2.8. Genome-resequencing and SNP calling
For genome resequencing, we sampled a total of 54 individuals ofP. leopardus from two farming factories in Hainan Province of
China. Genomic DNA were extracted from fin tissues of each fish.
Pair-ended libraries were constructed according to the standard protocol
(Illumina, USA), with an insert size of 300 bp. The sequencing was
conducted on the Illumina HiSeq 2000 platform. To avoid the potential
influence of low-quality reads in the subsequent analysis, raw reads
were checked and filtered using QC-Chain (Zhou et al., 2013), removing
reads in the following types: (1) reads containing > 10%
unidentified nucleotides (N’s); (2) duplicated reads; (3) reads aligned
to adapters, and (4) reads with 10% bases having quality score
< 20.
The quality-filtered reads were mapped to the genome assembly using BWA
software with default parameters (Li & Durbin, 2009). SNP calling were
then performed on a population-scale using GATK (McKenna et al., 2010).
The allele frequencies were calculated using VCFtools. We further
filtered the SNPs, and only SNPs satisfying the criteria of quality of
depth > 2.0, mapping quality > 40, SNP quality
> 30, minor allele frequency (MAF) ≥ 0.05 and missing rate
≤ 0.1 were kept in the final SNP set.
Results and discussion
3.1 Sequencing and genome size estimation
Genomic DNA of a P. leopardus individual at around 1 year-old
(0.5 kg) (Figure 1) , which was provided by Mingbo Aquatic
Company (Laizhou, China), was used for genome sequencing. A 10× Genomics
linked-read library was constructed and sequenced on BGISEQ-500 platform
(BGI, Shenzhen, China), producing a total of 152.61 Gb of raw reads.

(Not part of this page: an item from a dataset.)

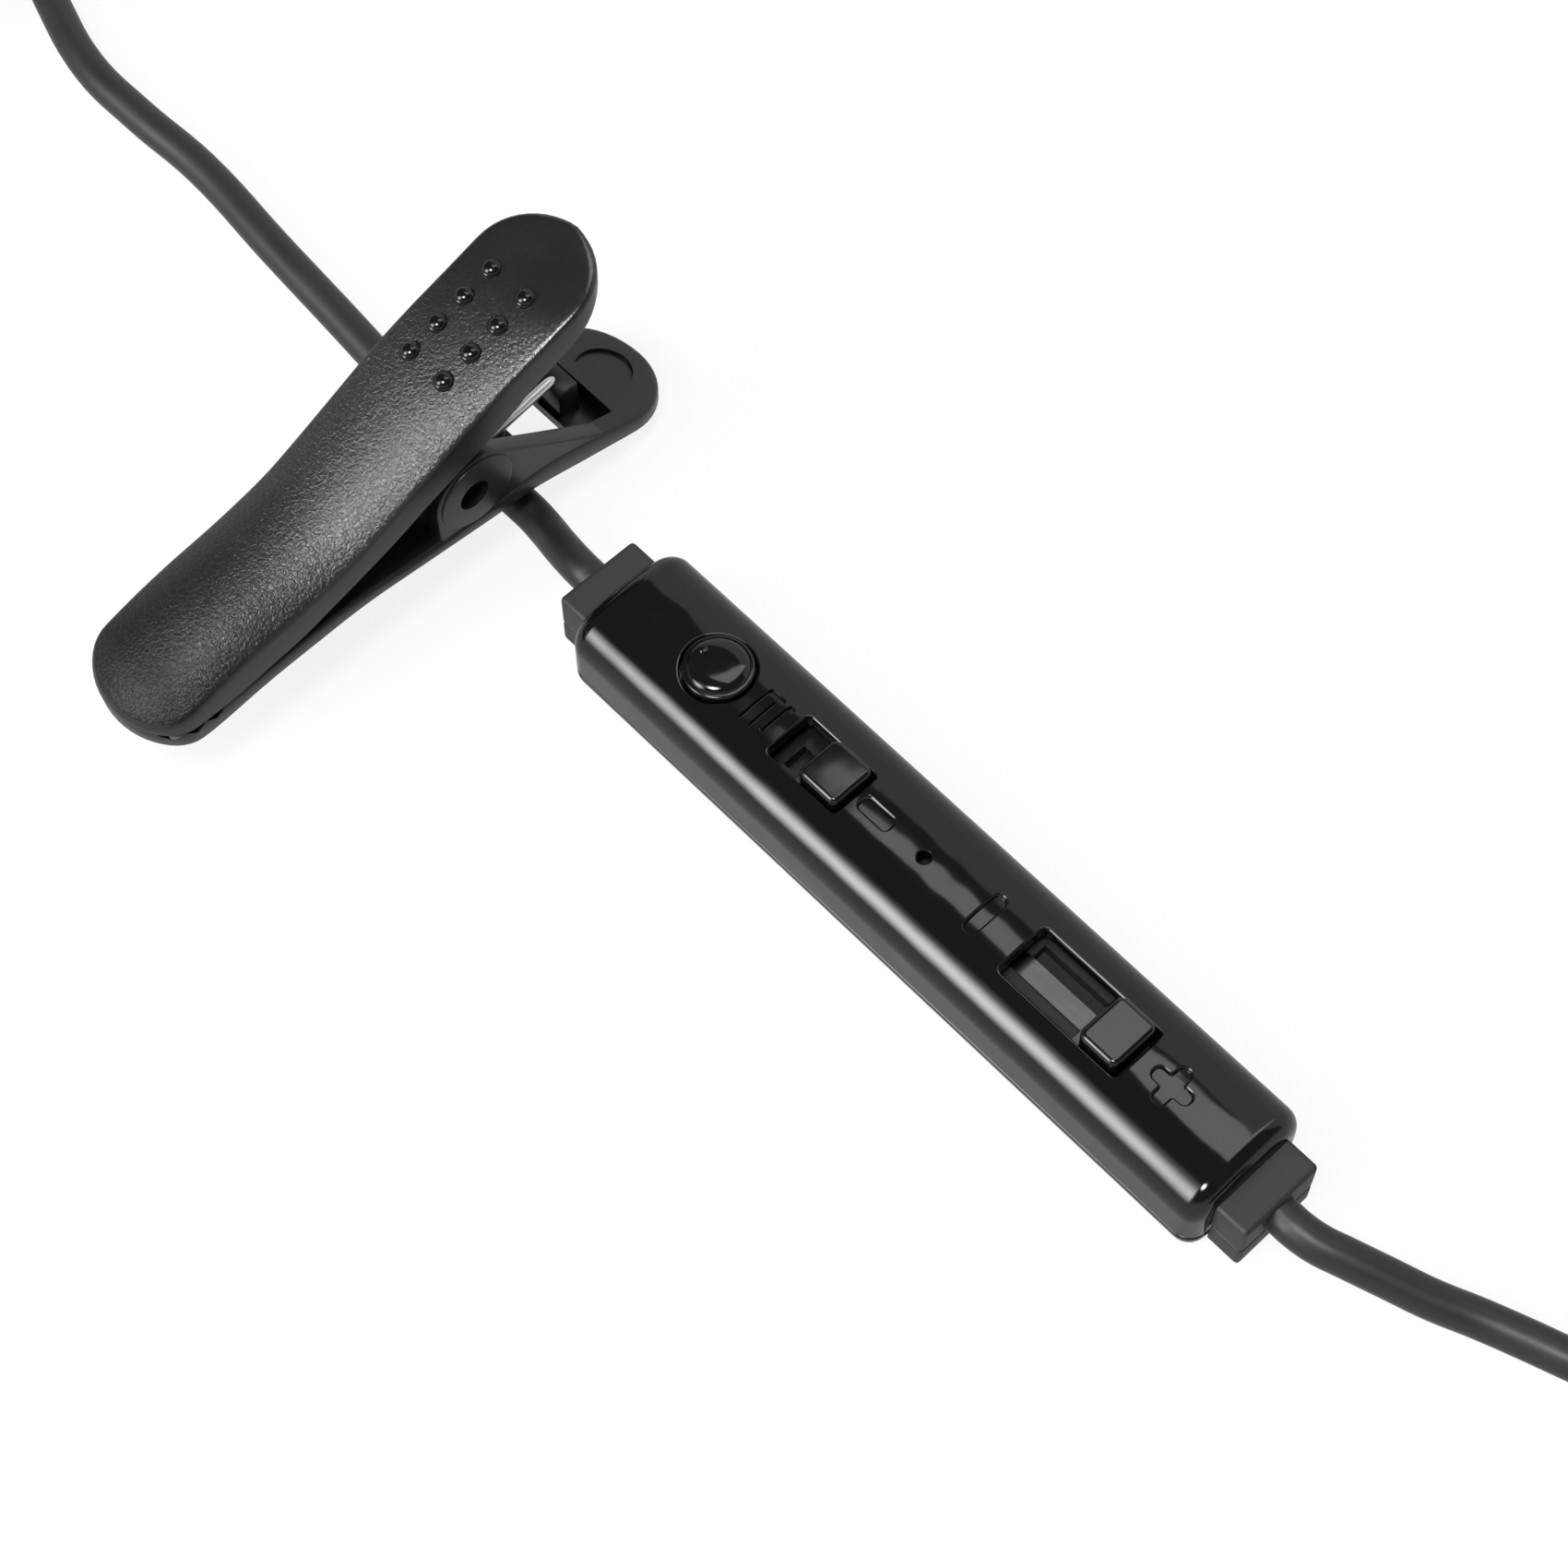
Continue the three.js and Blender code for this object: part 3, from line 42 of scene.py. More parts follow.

After quality filtering, we obtained 127.36 Gb clean data (Table
1 ). For the Hi-C sequencing, we obtained 631,842,593 raw read pairs,
amounting to 126.37 Gb Hi-C data. Quality control on the Hi-C data
finally resulted to 10.60% of the total raw reads as valid Hi-C reads,
with two ends mapped to different contigs, which are useful for Hi-C
scaffolding (Table 1 ). Single molecule sequencing with PacBio
technology generated 1,255,828 reads for 18.05 Gb (Table 1 ).